- [YOUR TASK]: Give back all the data exactly, line by line.

- [RAW DATA]:
◆ ◆ ◆ ◆ ◆ ◆ ◆

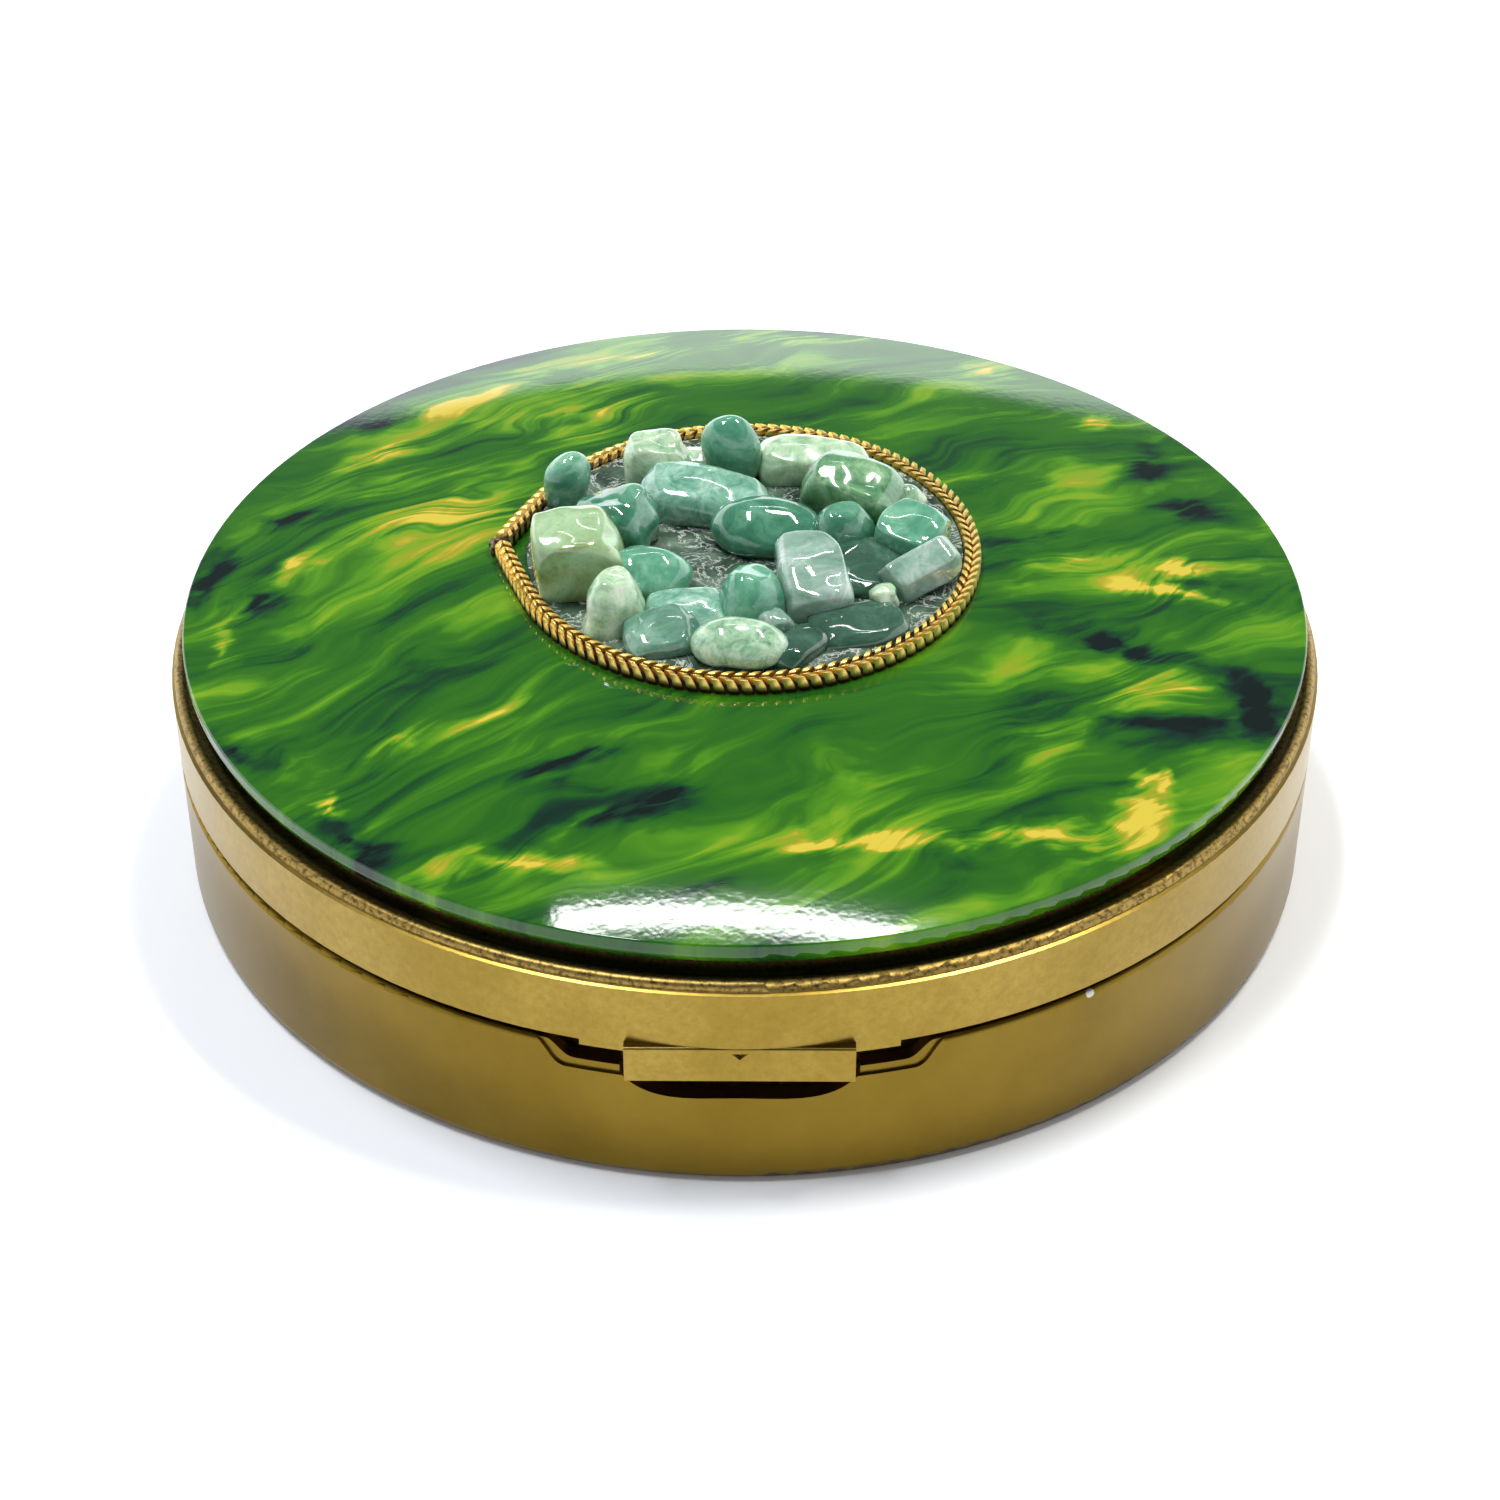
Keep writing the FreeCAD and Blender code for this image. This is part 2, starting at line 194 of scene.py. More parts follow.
def makeWorld():
    world = bpy.data.worlds.new("studio")
    world.use_nodes = True
    tree = world.node_tree
    tree.nodes.clear()
    where = addNode(tree, "ShaderNodeTexCoord")
    parts = addNode(tree, "ShaderNodeSeparateXYZ", {}, {0: where.outputs["Generated"]})
    aside = addNode(tree, "ShaderNodeMath", {"operation": "MULTIPLY"}, {
        0: parts.outputs["X"], 1: parts.outputs["X"]})
    level = addNode(tree, "ShaderNodeMath", {"operation": "MULTIPLY_ADD"}, {
        0: aside.outputs[0], 1: -worldSetup["rise"], 2: parts.outputs["Z"]})
    edge = worldSetup["edge"]
    glow = addNode(tree, "ShaderNodeValToRGB", {"stops": [
        (0.0, worldSetup["backdrop"]), (edge, worldSetup["backdrop"]), (edge + 0.02, worldSetup["room"]),
        (1.0, worldSetup["room"])]}, {0: level.outputs[0]})
    power = addNode(tree, "ShaderNodeMapRange", {}, {
        "Value": parts.outputs["Y"], "From Min": -0.4, "From Max": 0.4,
        "To Min": worldSetup["front"] * worldSetup["strength"], "To Max": worldSetup["strength"]})
    light = addNode(tree, "ShaderNodeBackground", {}, {
        "Color": glow.outputs[0], "Strength": power.outputs[0]})
    addNode(tree, "ShaderNodeOutputWorld", {}, {"Surface": light.outputs[0]})
    bpy.context.scene.world = world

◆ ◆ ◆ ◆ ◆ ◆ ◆

- [RESPONSE FOR THIS EXERCISE]:
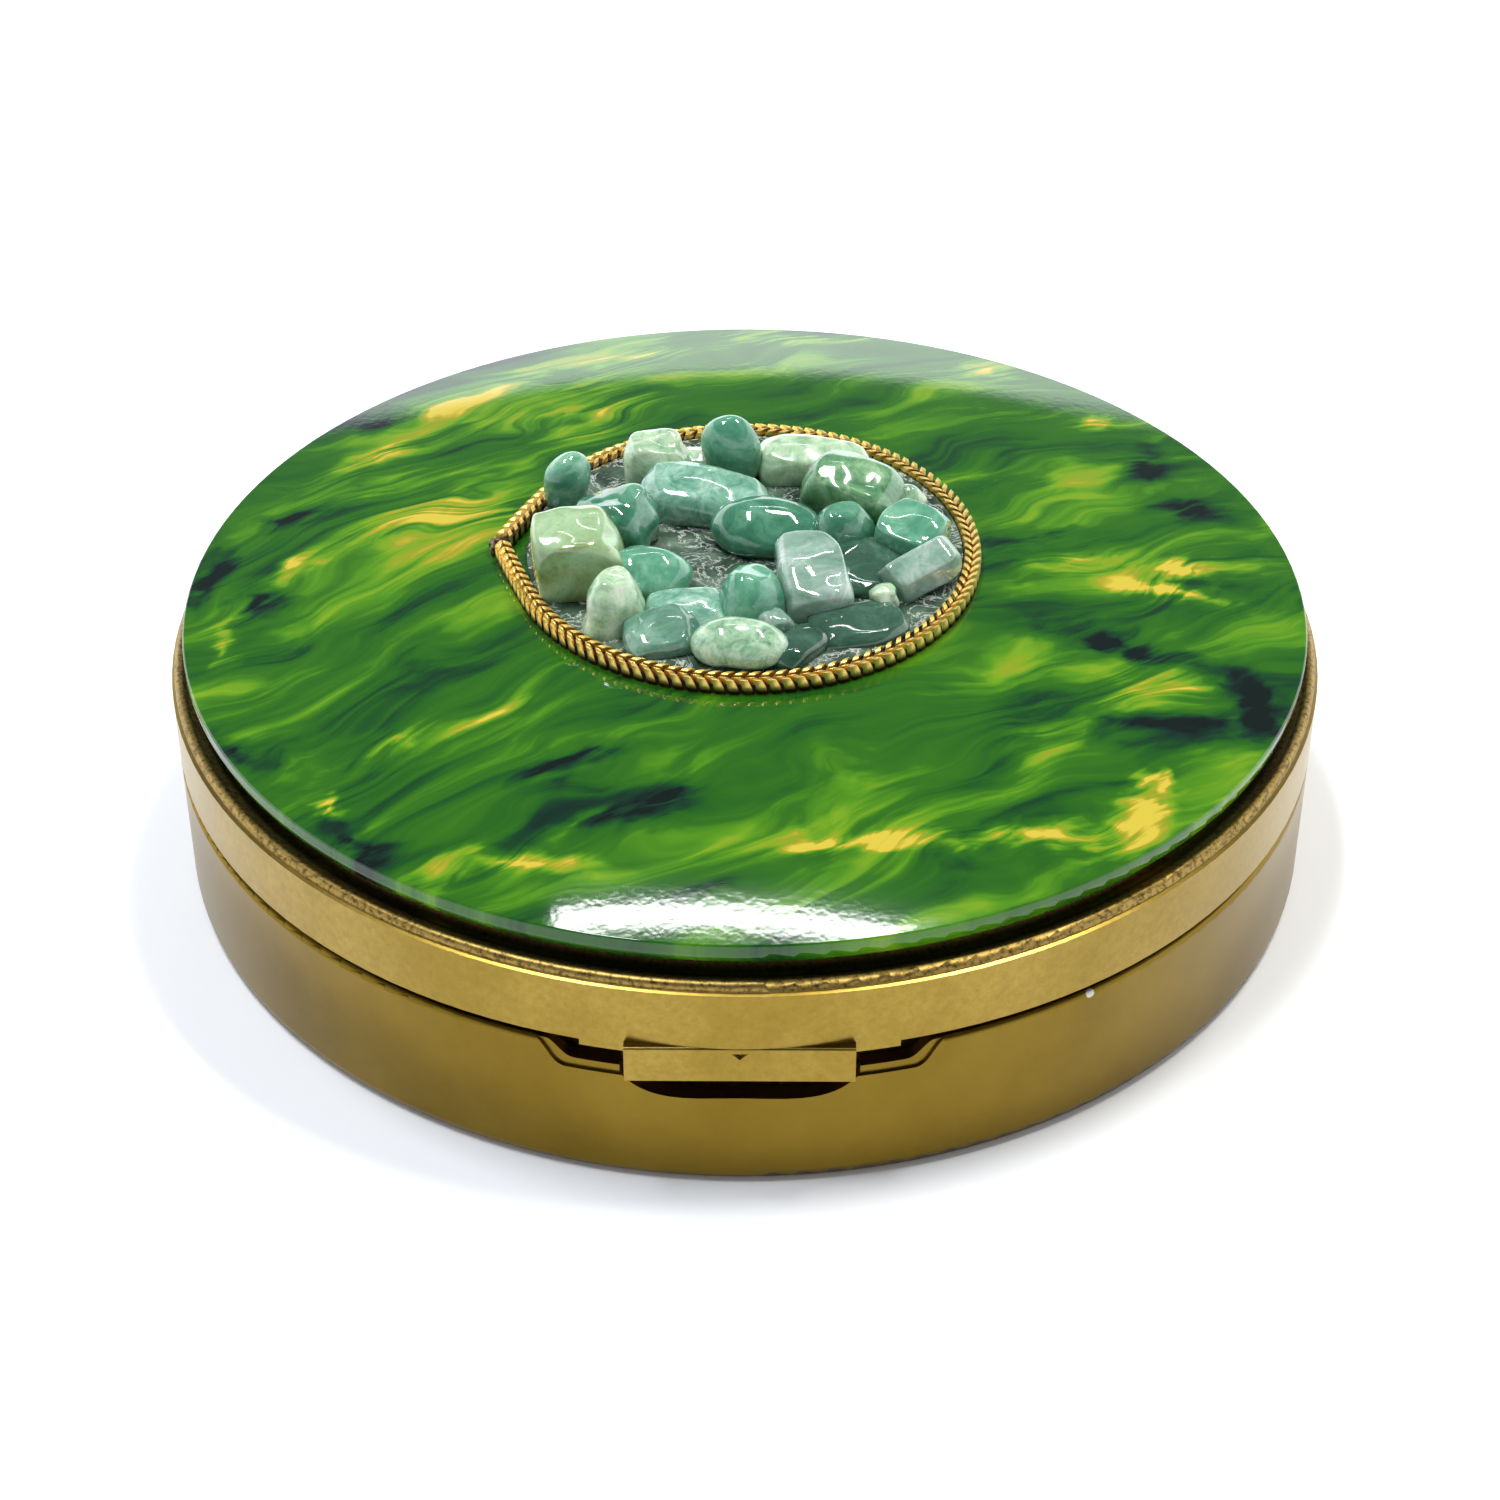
Keep writing the FreeCAD and Blender code for this image. This is part 2, starting at line 194 of scene.py. More parts follow.
def makeWorld():
    world = bpy.data.worlds.new("studio")
    world.use_nodes = True
    tree = world.node_tree
    tree.nodes.clear()
    where = addNode(tree, "ShaderNodeTexCoord")
    parts = addNode(tree, "ShaderNodeSeparateXYZ", {}, {0: where.outputs["Generated"]})
    aside = addNode(tree, "ShaderNodeMath", {"operation": "MULTIPLY"}, {
        0: parts.outputs["X"], 1: parts.outputs["X"]})
    level = addNode(tree, "ShaderNodeMath", {"operation": "MULTIPLY_ADD"}, {
        0: aside.outputs[0], 1: -worldSetup["rise"], 2: parts.outputs["Z"]})
    edge = worldSetup["edge"]
    glow = addNode(tree, "ShaderNodeValToRGB", {"stops": [
        (0.0, worldSetup["backdrop"]), (edge, worldSetup["backdrop"]), (edge + 0.02, worldSetup["room"]),
        (1.0, worldSetup["room"])]}, {0: level.outputs[0]})
    power = addNode(tree, "ShaderNodeMapRange", {}, {
        "Value": parts.outputs["Y"], "From Min": -0.4, "From Max": 0.4,
        "To Min": worldSetup["front"] * worldSetup["strength"], "To Max": worldSetup["strength"]})
    light = addNode(tree, "ShaderNodeBackground", {}, {
        "Color": glow.outputs[0], "Strength": power.outputs[0]})
    addNode(tree, "ShaderNodeOutputWorld", {}, {"Surface": light.outputs[0]})
    bpy.context.scene.world = world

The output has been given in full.